In de vierde eeuw voor Christus beschreef de Griekse historicus Theopompus, onder andere bekend om zijn vele verzinsels, dat de Etrusken hun kinderen opvoeden zonder te weten wie hun vaders zijn. ‘De kinderen’, schreef hij verder, ‘leven zoals hun ouders, vaak zijn ze aanwezig bij drankfestijnen en hebben ze seksueel contact met allerlei vrouwen.’
Wie is erger, vraagt de gastheer, Bill Cosby of Harvey Weinstein?
Na het eten drinken we nog meer wijn en whisky. De landschapsarchitecte en de beste vriend liggen allebei in een scheiding. Van op afstand maken hun exen hen het leven zuur. De ex van de een zorgt nauwelijks meer voor de kinderen, die van de ander eist volledige voogdij. De gastvrouw leest een boek van de populaire psychotherapeut Esther Perel, Mating in Captivity. Het gaat over de moeizame verbintenis van huiselijkheid en seksueel verlangen in langdurige monogame relaties. Haar echtgenoot vertelt over de stadia die de Chinezen aanbrengen in het leven. Tegen de tijd dat je zestig bent, glijdt alles van je af. Je maakt je niet meer druk om zaken die eerder al je energie opslokten. Dat lijkt me deprimerend, zeg ik, maar de twee verse divorcees denken er anders over.

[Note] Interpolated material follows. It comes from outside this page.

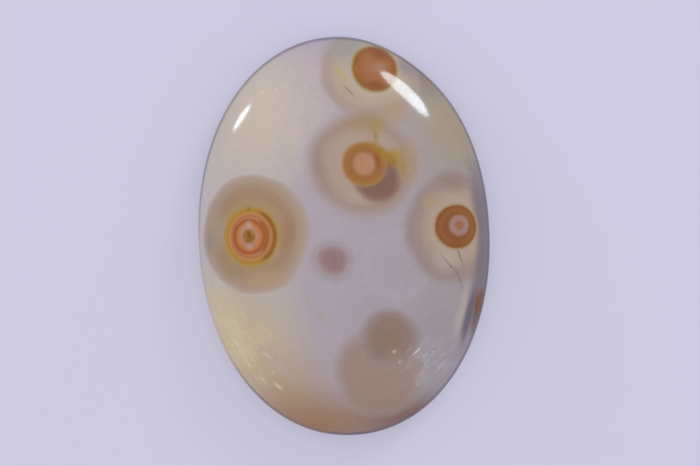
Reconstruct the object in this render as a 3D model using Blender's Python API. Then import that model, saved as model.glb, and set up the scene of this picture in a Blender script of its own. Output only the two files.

Honey, zegt de gastvrouw tegen haar echtgenoot, als je nu niet stopt met drinken, hoef je straks niet naast me te komen liggen met je gesnurk. Misschien is mijn geheim dat ik simpelweg een verrader ben, alles wat binnenskamers gebeurt, wordt door mij zonder pardon de publieke ruimte in gesmeten. Indringers laten zich zelden met lege handen buiten zetten.